In the first three years of the Trump era, federal regulators have not effectively policed tech companies when glitches endanger people's lives. Elon Musk hung up on the National Transportation Safety Board chairman during a 2018 call about the safety of Tesla vehicles. Last year, the NTSB faulted Uber's lack of safety culture and its software for not identifying a pedestrian before striking and hilling her a year earlier in Arizona. Investigators recommended that safety assessments be made mandatory, and Chao is still reviewing those recommendations.

The Trump administration has abdicated its responsibility to make the rapidly evolving technology safe for everyone in favor of innovation, advocates say.

"Without strong leadership and regulations ... AV manufacturers can and will continue to introduce extremely complex supercomputers-on-wheels onto public roads, in direct contact with vehicles, bicyclists, pedestrians and other road users, with meager government oversight," said Advocates for Highway and Auto Safety President Cathy Chase. "Voluntary guidelines are completely unenforceable, will not result in adequate performance standards, and fall well-short of the safeguards that are necessary to protect the public."

Of course the USDOT isn't the only governing body with oversight powers over autonomous vehicles. Congress is in the process of drafting AV legislation that would set federal standards on the industry but efforts to pass a comprehensive bill that addresses safety, accessibility, and privacy of these vehicles have stalled in the past two years. In the meantime, states have been left to develop their own standards for allowing testing of driverless vehicles on public roads.

There is hope among some lawmakers that Chao's new guidelines will jump start negotiations on the Hill.

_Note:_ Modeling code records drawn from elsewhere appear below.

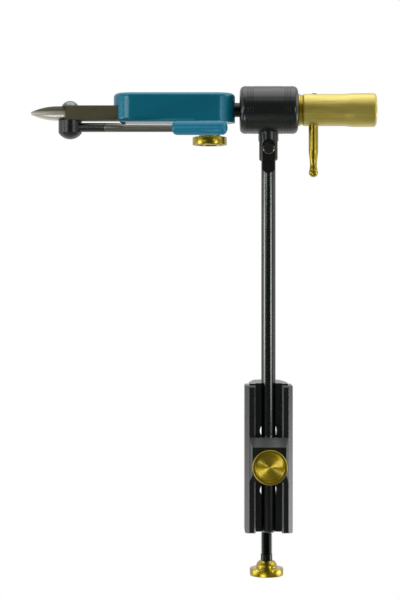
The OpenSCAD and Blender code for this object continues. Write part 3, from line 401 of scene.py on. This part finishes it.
# %% Teal anodised aluminium
teal, tree, shader, place = new_finish("anodised_aluminium_teal", metallic=0.5)
shader.inputs["Specular IOR Level"].default_value = 0.2
dye = streaks(tree, place, (25, 20, 12), seed=4)
shade(tree, shader, dye, dark="#00738c", pale="#007f99")
tooth = streaks(tree, place, TOOTH_MM, seed=5)
vary(tree, shader, "Roughness", tooth, low=0.38, high=0.46)
relief(tree, shader, tooth, height_mm=0.003)
coat(shader, weight=1.0, roughness=0.17)
paint(teal, "head_body")

# %% [markdown]
# ### Black oxide steel
# The stem, the screws and the shaft are steel with a hot black oxide skin, oiled. It is
# thin enough that the steel's own gloss comes through: darker than bare steel, yet it
# shows clear bright lines. Black paint would hide the metal, so this is a metal with a dark
# colour, which keeps those lines. The stem was ground, and its fine marks would flicker in
# a small picture, so they are drawn much coarser, as low waves of 2 to 3 mm. The cam's cap
# and the pivot screw get a paler copy of the skin, a painted highlight that makes them
# shine brighter than the other black steel.

# %% Black oxide steel
SCREW_GRAIN_MM = (0.5, 0.5, 0.5)


def black_oxide(name, dark, pale, grain_mm, seed):
    material, tree, shader, place = new_finish(name)
    skin = streaks(tree, place, (6, 6, 14), seed)
    shade(tree, shader, skin, dark, pale)
    grain = streaks(tree, place, grain_mm, seed + 1)
    vary(tree, shader, "Roughness", grain, low=0.15, high=0.18)
    relief(tree, shader, grain, height_mm=0.0002)
    return material


stem_oxide = black_oxide("black_oxide_ground_steel", "#5a5e5a", "#6a6e6a", (3, 3, 2), seed=6)
screw_oxide = black_oxide(
    "black_oxide_screw_steel", "#323632", "#424642", SCREW_GRAIN_MM, seed=7)
# A paler copy of the black oxide: painted highlight on the cam's cap and the pivot screw
highlight_oxide = black_oxide(
    "black_oxide_steel_painted_highlight", "#767a76", "#8d918d", SCREW_GRAIN_MM, seed=15)
paint(stem_oxide, "stem")
paint(highlight_oxide, "cam_cap", "pivot_screw")
paint(
    screw_oxide, "lock_screw", "screw_collar", "pivot_nut", "snap_rings", "rotor_shaft",
    "shaft_clip", "sleeve_set_screw")

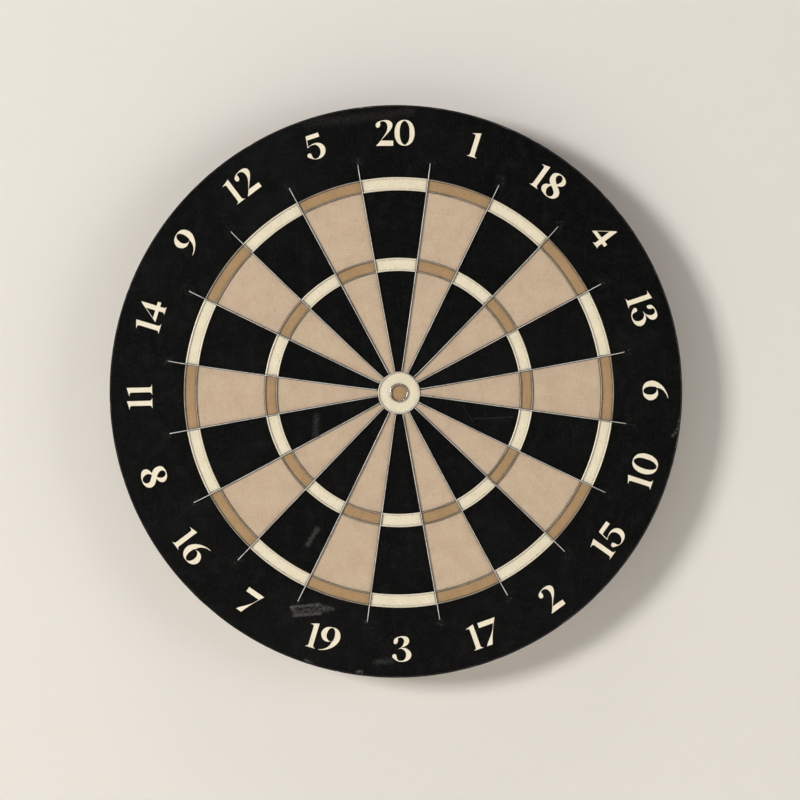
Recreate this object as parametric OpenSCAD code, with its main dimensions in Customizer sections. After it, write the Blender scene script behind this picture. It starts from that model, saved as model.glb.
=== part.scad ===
// A round wired dartboard with a steel target sheet under its painted face. It hangs by a bolt and a
// bush in a forked wall bracket.
// Everything is drawn lying on its back: x to the right, y up the face, z out from the wall, with the
// board's axis through the origin and the wall at z = 0. upright() then stands it up, so that the face
// looks along -Y, up is +Z and the origin is the middle of the bracket's foot on the wall.

/* [Board] */
// Width of the black surround, from the doubles ring to the outside of the edge band
surround_w = 56.1; // [45:0.1:70]
// Thickness of the edge band's steel strip
band_t = 1.2; // [0.8:0.1:2]
// How far the band's rounded front edge stands proud of the face
band_proud = 0.5; // [0.2:0.1:1]
// Thickness of the painted face sheet
face_t = 1.6; // [1:0.1:3]
// Thickness of the steel target sheet under the face
steel_t = 0.8; // [0.5:0.1:1.5]
// Thickness of the pressed fibre core
core_t = 15.6; // [12.6:0.2:30]
// Thickness of the back board
back_t = 6; // [5:0.5:12]
// Gap between the wall and the back board
wall_gap = 14; // [11.5:0.5:25]

/* [Target] */
// Radius to the outside of the doubles ring
double_r = 169.4; // [160:0.1:180]
// Radius to the outside of the trebles ring
treble_r = 106; // [95:0.1:125]
// Clear width between the two wires of a ring
ring_gap = 8; // [6:0.5:12]
// Inside diameter of the outer bull ring
outer_bull_d = 31.1; // [26.5:0.1:38]
// Inside diameter of the inner bull ring
inner_bull_d = 11.7; // [10:0.1:16]
// How far right of the board's axis the target lies
target_right = 2.2; // [-4:0.1:4]
// How far above the board's axis the target lies
target_up = -0.9; // [-4:0.1:4]
// How far right of the target's centre the bull rings lie
bull_right = 0.2; // [-1.5:0.1:1.5]
// How far above the target's centre the bull rings lie
bull_up = -0.4; // [-1.5:0.1:1.5]

/* [Wires] */
// Diameter of the ring and radial wires
wire_d = 1.2; // [0.9:0.1:1.6]
// Diameter of the thicker wire of the inner bull ring
bull_wire_d = 1.7; // [1.4:0.1:2.4]
// How far the radial wires run past the doubles ring
wire_overrun = 12; // [8:0.1:16]
// How much longer or shorter one radial wire is than the next
wire_scatter = 1.4; // [0:0.1:2]
// How far the radial wires stand off the face, so that they pass over the rings
wire_lift = 0.4; // [0.3:0.05:0.8]
// Length of a wire's bent leg below the face
leg_l = 8; // [5:0.5:11]
// Diameter of the prongs under the bull rings
prong_d = 1; // [0.8:0.1:1.2]
// Gap between the outer bull ring and the inner ends of the radial wires
bull_gap = 0.2; // [0.1:0.1:1]

/* [Hanging] */
// Diameter of the hanger bolt's thread
bolt_d = 8; // [6:0.5:10]
// How far the bolt's shoulder, which turns in the bush, stands out past the thread
shoulder_step = 0.8; // [0.5:0.1:2]
// How far the bolt's head reaches out past the shoulder
head_rim = 3.7; // [2.5:0.1:6]
// Thickness of the bolt's head
head_t = 4; // [3:0.5:5]
// Wall of the bush round the shoulder
bush_wall = 1.8; // [1.2:0.1:3]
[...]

“Self-driving cars promise to save lives, restore independence to seniors and people living with disabilities, and reduce emissions and congestion in our transportation sector," three Republican House members — Oregon Rep. Greg Walden, Washington Rep. Cathy McMorris Rodgers, and Ohio Rep. Bob Latta — wrote in a statement. "We must build on the great bipartisan work we did last Congress with the SELF DRIVE Act and deliver for the American people so we can see these benefits here at home, rather than abroad."